Zu Gast
Darja Shatalova
Bildraum 07, Vienna, Austria
18. 1. – 16. 2. 2023

Our eyes, restlessly moving, almost dancing, follow the lines and diagonals shooting from the core in multiple directions. Every single line of colourful fabrics, hand-written expressive notes, tokens of systems, symbols or other visual aids imply a passionate, deep dive into unexplored topics. An information cluster instantly triggers our fantasy. What are these? The eager notes of an explorer, accounts from a diary, mental maps, or obsessive doodles with signs of automatism combined with an intentional loss of control? The ability to decipher the seen emerges gradually, with the pathway to knowledge paved with hurdles of visual codes. But the fragments of numbers, specific names, and dates stimulate our curiosity, gently prompting us towards voyeurism. Connections are disclosed through accumulated lines of thread. We observe the filigree materials used hand in hand with gradual dissolution of the borderline between private and public. 

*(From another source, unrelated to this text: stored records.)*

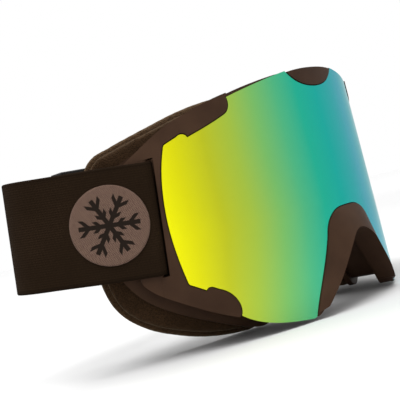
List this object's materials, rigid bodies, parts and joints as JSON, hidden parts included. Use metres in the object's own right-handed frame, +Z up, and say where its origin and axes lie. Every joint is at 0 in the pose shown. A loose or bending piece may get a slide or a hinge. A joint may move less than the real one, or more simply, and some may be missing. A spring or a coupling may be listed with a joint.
{
  "type": "ski goggles",
  "caption": "Frameless-look ski goggles with a cylindrical mirrored lens, soft moulded frame, layered face foam and a wide elastic strap with length adjusters.",
  "frame": {"origin": "on the axis of the cylindrical lens, at the lens's mid height, in the centre plane", "axes": "+Z up, the lens faces -Y, the wearer's face is on the +Y side, +X is the wearer's left"},
  "size_m": [0.211, 0.101, 0.0979],
  "materials": {
    "frame": "soft moulded polyurethane, fine matte texture",
    "lens_mirror": "mirror coated, yellow at the temples through green to blue in the middle",
    "lens_clear": "clear, anti-fog",
    "spacer_foam": "closed-cell foam tape",
    "foam_dense": "closed-cell foam",
    "foam_soft": "open-cell foam",
    "fleece": "brushed fleece",
    "vent_foam": "open-cell filter foam",
    "webbing": "woven elastic",
    "badge_weave": "woven disc",
    "adjuster_plastic": "satin moulded",
    "thread": "close zigzag stitching",
    "silicone": "soft printed lines"
  },
  "bodies": {
    "goggles": {"frame_shell": "frame", "foam_base": "foam_dense", "foam_middle": "foam_soft", "foam_fleece": "fleece", "vent_foam_top_left": "vent_foam", "vent_foam_top_right": "vent_foam", "vent_foam_low_left": "vent_foam", "vent_foam_low_right": "vent_foam", "vent_foam_side_left": "vent_foam", "vent_foam_side_right": "vent_foam", "strap_outer": "webbing", "strap_return_left": "webbing", "strap_return_right": "webbing", "badge_left": "badge_weave", "badge_right": "badge_weave", "strap_grip_upper": "silicone", "strap_grip_middle": "silicone", "strap_grip_lower": "silicone"},
    "lens": {"lens_outer": "lens_mirror", "lens_spacer": "spacer_foam", "lens_inner": "lens_clear"},
    "adjuster_left": {"adjuster_left": "adjuster_plastic", "bartack_left": "thread"},
    "adjuster_right": {"adjuster_right": "adjuster_plastic", "bartack_right": "thread"}
  },
  "joints": [
    {"name": "lens_release", "type": "slide", "parent": "goggles", "child": "lens", "axis": [0, -1, 0], "range_m": [0, 0.04]},
    {"name": "adjuster_left_slide", "type": "slide", "parent": "goggles", "child": "adjuster_left", "axis": [-1, 0, 0], "range_m": [-0.004, 0.018], "deforming": ["strap_return_left"]},
    {"name": "adjuster_right_slide", "type": "slide", "parent": "goggles", "child": "adjuster_right", "axis": [1, 0, 0], "range_m": [-0.004, 0.018], "deforming": ["strap_return_right"]}
  ]
}
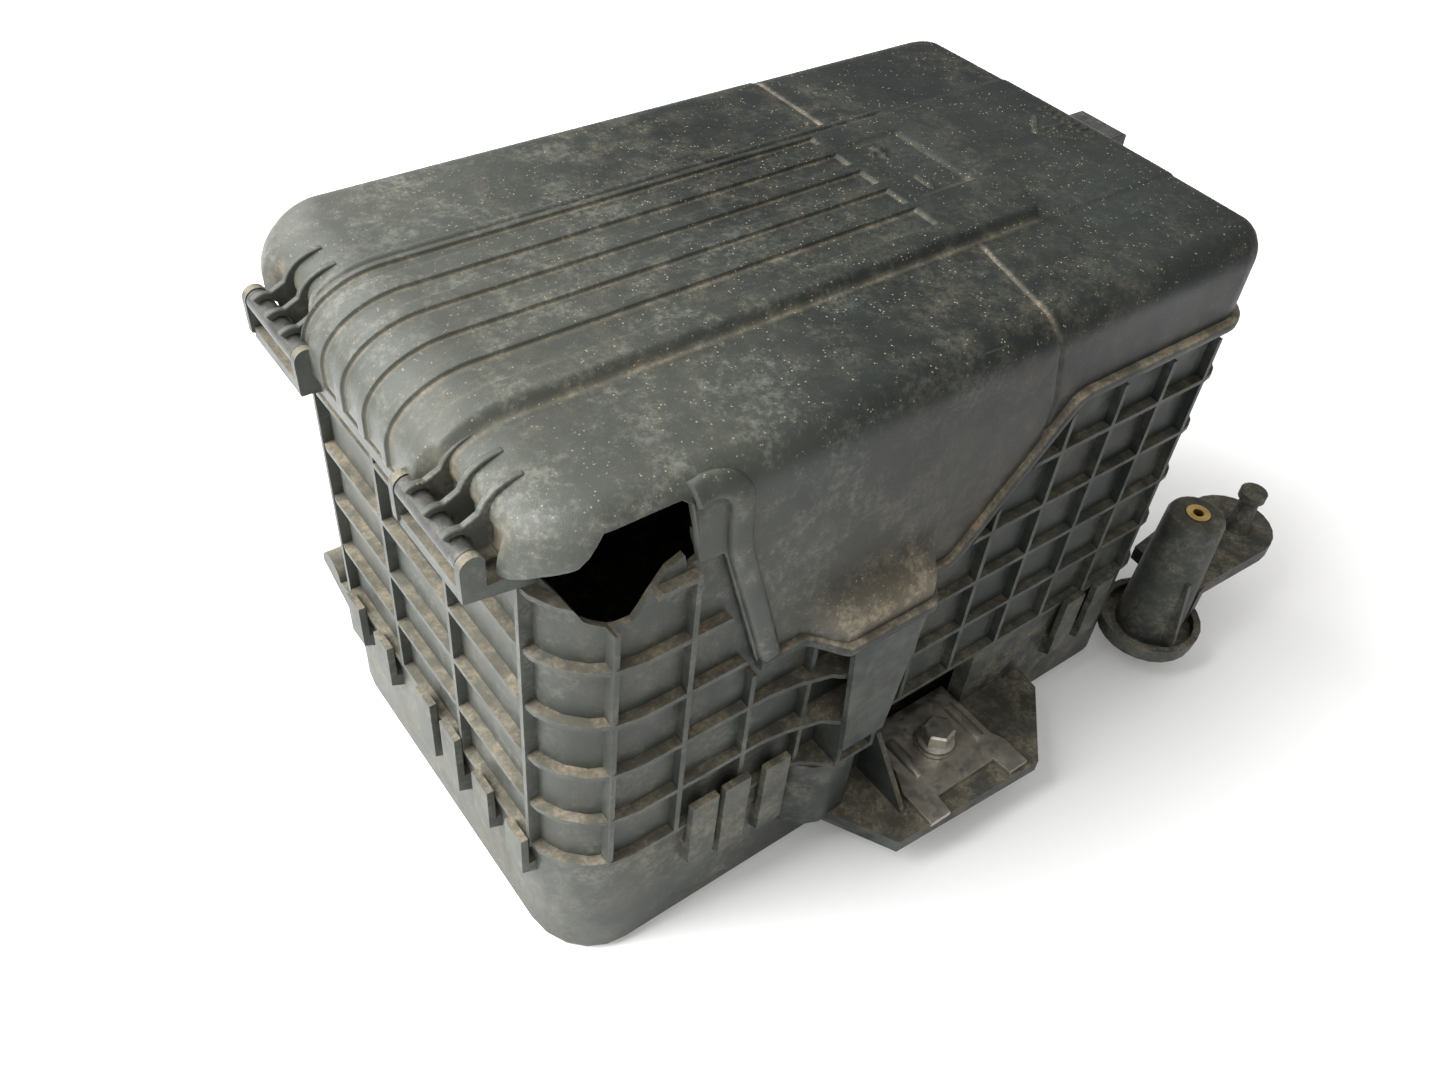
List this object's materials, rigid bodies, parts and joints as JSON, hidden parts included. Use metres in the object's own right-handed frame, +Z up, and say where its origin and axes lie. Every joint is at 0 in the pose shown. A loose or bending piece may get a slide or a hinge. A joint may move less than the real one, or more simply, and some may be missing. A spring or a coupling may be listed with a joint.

The multidisciplinary artist Darja Shatalova (b. 1988, Ufa) based in Vienna has created an imaginative spatial installation for the Viennese cultural institution Bildraum 07, following up on her rich artistic programme. Her work was naturally affected by her studies at the Studio for Transmedia Arts at the University of Applied Arts in Vienna and the knowledge of mathematics she amassed at the University of Cologne. In her objects, installations, text notes, performances, and original books she collects, categorizes, evaluates and finally materializes data in visual forms. 

Her Zu Gast exhibition project, minimalistic in expressions but rich in content, embodies information collected by the artist throughout the past five years. Inspired by a visitors’ book from Dieter Roth Foundation in Hamburg, Shatalova has started to record all personal encounters at different locations: her flat, artistic residencies, and vacations abroad. Her personalized version of a visitors’ book has become a sort of a diary reflecting all her social interactions, whether with close friends, family members, co-workers, or people she only met once. What began as an innocent experiment transformed with the onset of pandemics into a particular control mechanism, becoming a memento of prior unlimited free movement and getting together.

Shatalova’s analogue approach to collecting information – through hand-made notes on loose sheets of paper and in notebooks – helps her to create her own systems and categories or discover new connections. Although she later digitalizes them to achieve greater flexibility, it is the imprint and her original artistic gesture, along with colourful variations and abstract-looking graphical symbols and codes, that are attractive by their organic form, while contrasting with the coldness of digital output. She covers, collages, and deconstructs scanned personal notes, eventually transferring them to gallery walls as monumental prints. Naturally, they lose their functionality and comprehensibility, transformed into expressive, abstract background drawings for a central, imaginative spatial map connecting people with places. 

Although we cannot know the identity of persons and whereabouts of the locations, Shatalova assigns a vicarious colour to each individual that corresponds with a specific coloured cord, running from the core of the installation into levitating aluminium profiles representing times and places of meetings. She leaves these dynamic spatial compositions to open explorations and interpretations by viewers. Shatalova forms borderline positions – be it through a contrasting character of materials used, an ambiguous interface between the personal and private, or a fluid line between conscious control and formal automatism – exploring relatively banal though rather intimate information made available to us.